[Task to complete]
Go through the entries and say how many lines contain the string "Blender". The number is the whole answer.

[Supplied data]
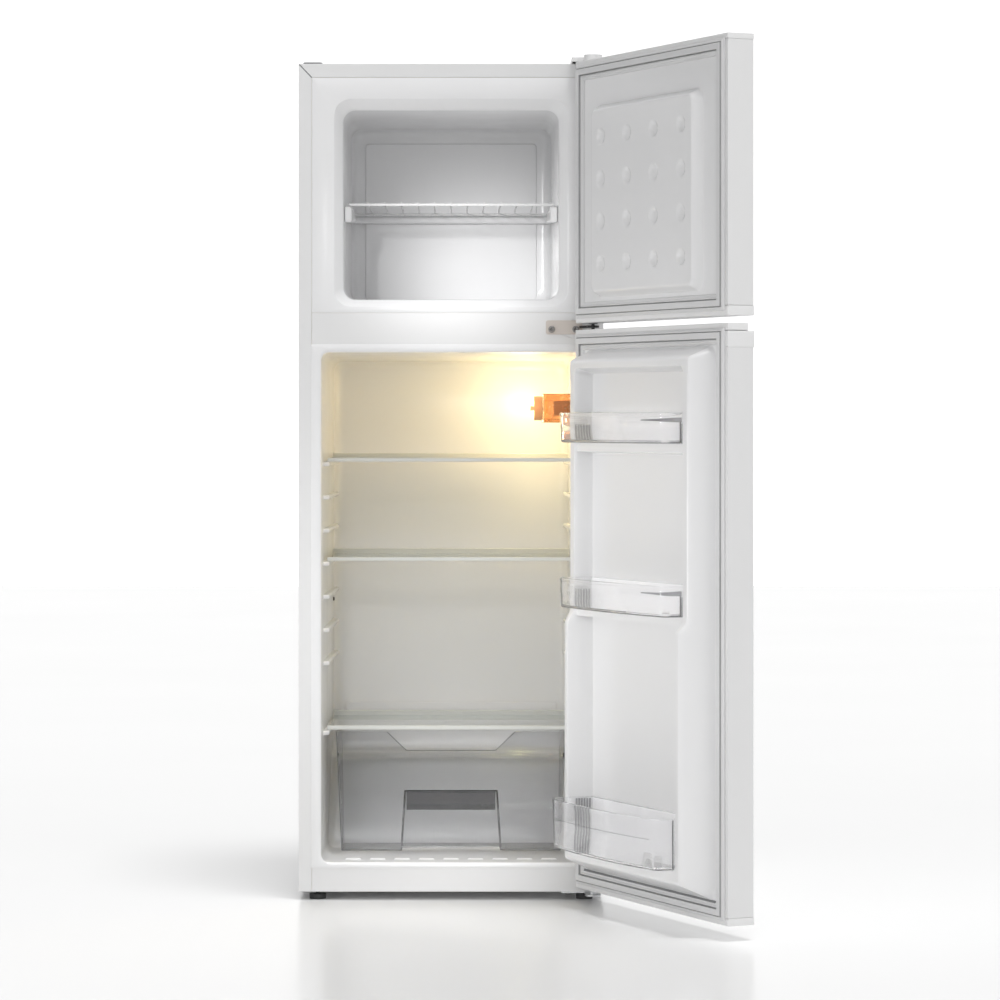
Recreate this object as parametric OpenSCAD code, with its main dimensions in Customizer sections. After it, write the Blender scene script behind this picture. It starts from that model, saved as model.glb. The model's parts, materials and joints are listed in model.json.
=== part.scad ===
// Free-standing refrigerator with a freezer compartment above the fridge compartment.
// X runs to the right, Y from the front into the cabinet, Z up. The origin is on the floor, below the
// middle of the cabinet's front face. The doors are drawn shut and then swung open about their hinge pins.

/* [Cabinet] */
// Width of the cabinet and of both doors
cab_w = 545; // [535:5:560]
// Depth of the cabinet body, without the doors and the condenser
cab_d = 510; // [505:5:550]
// Height of the cabinet top above the floor
cab_h = 1495; // [1490:5:1530]
// Height of the underside of the cabinet above the floor
foot_h = 15; // [15:1:18]
// Height of the underside of the freezer door above the floor
split_z = 1030; // [1025:1:1035]

/* [Compartments] */
// Half width of the freezer opening at the front
freezer_half_w = 207.3; // [200:0.1:212]
// Depth of the freezer compartment
freezer_d = 400; // [395:1:410]
// Half width of the fridge opening at the front
fridge_half_w = 233.3; // [231:0.1:235]
// Depth of the fridge compartment
fridge_d = 430; // [425:1:435]
// Vertical distance between neighbouring shelf ledges
ledge_pitch = 60; // [55:1:62]

/* [Doors] */
// Thickness of both doors
door_t = 49; // [46:1:55]
// Gap between a shut door's inner face and the cabinet
door_gap = 9; // [9:0.5:12]
// Angle that the doors stand open
door_angle = 115.3; // [100:0.1:120]
// Vertical gap between the two doors
door_split = 12; // [11:0.5:14]

/* [Hidden] */
$fn = 48;

// Sheet and wall thicknesses
steel = 1;
liner_t = 2;
door_liner_t = 1.5;
foam_gap = 0.3;
fit = 0.05;
half_w = cab_w / 2;
inside_w = half_w - steel - foam_gap;

// Front face of the cabinet
flange_w = 23.5;
top_flange = 24.7;
face_w = half_w - flange_w - foam_gap;
rail_z0 = split_z - 38;
rail_z1 = split_z + 19.6;
toe_z = foot_h + 43;

// Freezer compartment
fz_z0 = split_z + 32.3;
fz_z1 = cab_h - 64.6;
fz_lip_y = 20;
fz_lip_side = 14.3;
fz_lip_top = 17.4;
fz_lip_low = 11.7;
fz_draft = 4;
fz_in_w = freezer_half_w - fz_lip_side;
wire_z = (fz_z0 + fz_z1) / 2;
wire_rail_r = 2.5;
fz_ledge_z = wire_z - wire_rail_r - 1;
fz_ledge_h = 29;
fz_ledge_rear_h = 13;

// Wire shelf in the freezer, and the ledge that carries it
wire_front_y = 60;
wire_rear_y = 372;
wire_side_x = fz_in_w - 10;
wire_pitch_x = 30;
cross_wire_r = 1.5;
wire_overhang = 3;
weld_sink = 0.4;
fz_ledge_reach = 14;
fz_ledge_front = 46;
fz_ledge_chamfer = 6;
fz_ledge_back = 18;

// Fridge compartment
fr_z0 = foot_h + 50.6;
fr_z1 = rail_z0 - 11.8;
fr_draft = 9.3;
fr_back_w = fridge_half_w - fr_draft;
hump_y0 = 214;
hump_y1 = 335;
hump_z = fr_z0 + 152;
hump_rise = 8;
ledge_w = 12;
ledge_t = 8;
ledge_y0 = 60;
ledge_y1 = 395;
ledge_taper = 14;
top_ledge_z = fr_z1 - 198.2;
ledge_count = 7;
cover_z = fr_z0 + 230.6;
gutter_z = cover_z + 9;
gutter_half_w = 200;
gutter_d = 16;
gutter_floor = 3;
gutter_lip = 2;
pad_pitch = 44;
pad_half_w = 15;
pad_y0 = 40;
pad_y1 = 56;
pad_h = 4;
shelf_y0 = 90;
shelf_y1 = 372;
shelf_half_w = 224;
glass_half_w = 221;
glass_t = 4;
trim_h = 7;
trim_w = 13;
trim_rise = 6;
lower_shelf_ledge = 3;

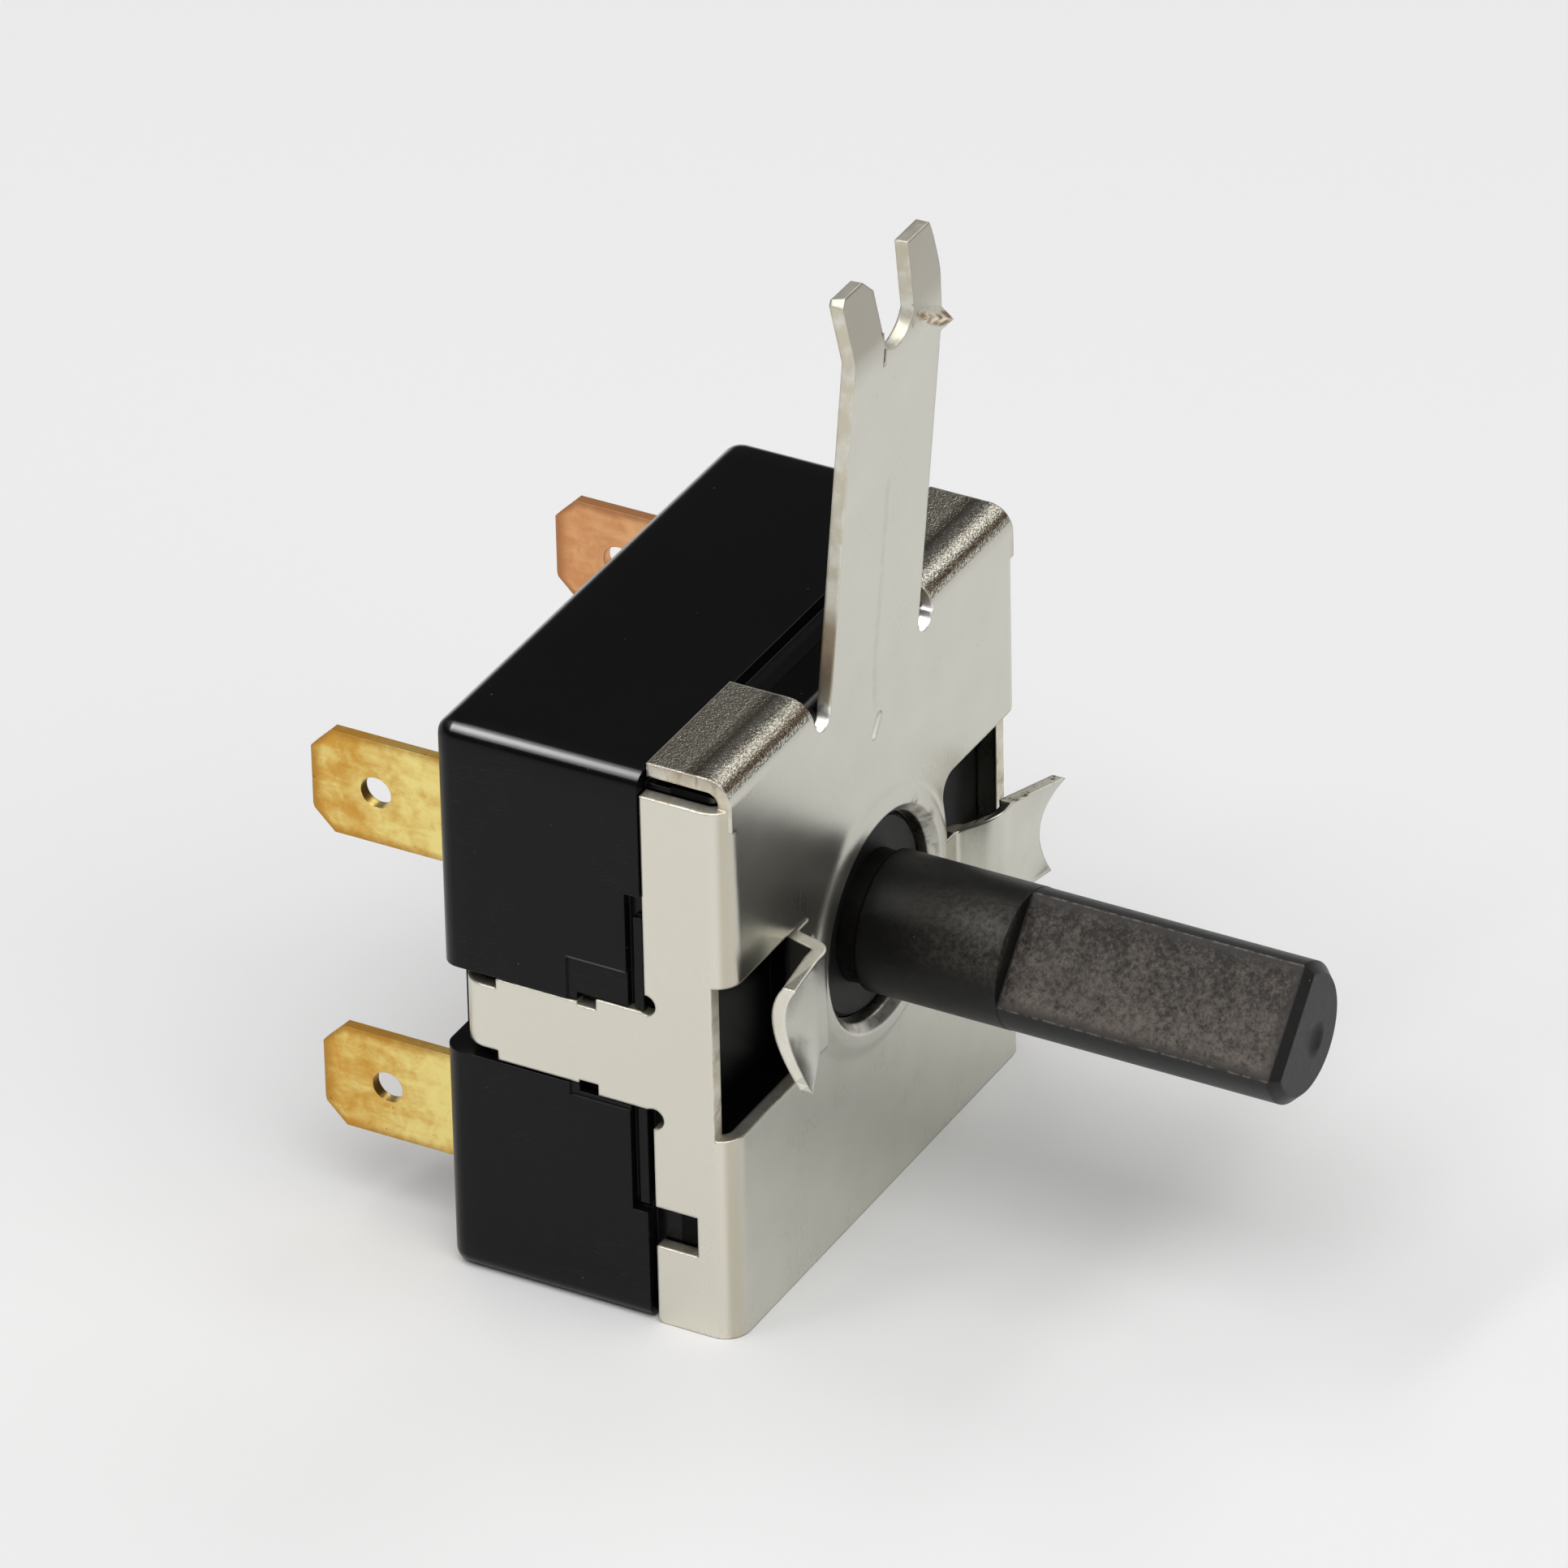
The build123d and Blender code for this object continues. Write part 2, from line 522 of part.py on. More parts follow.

[Solution for this exercise]
2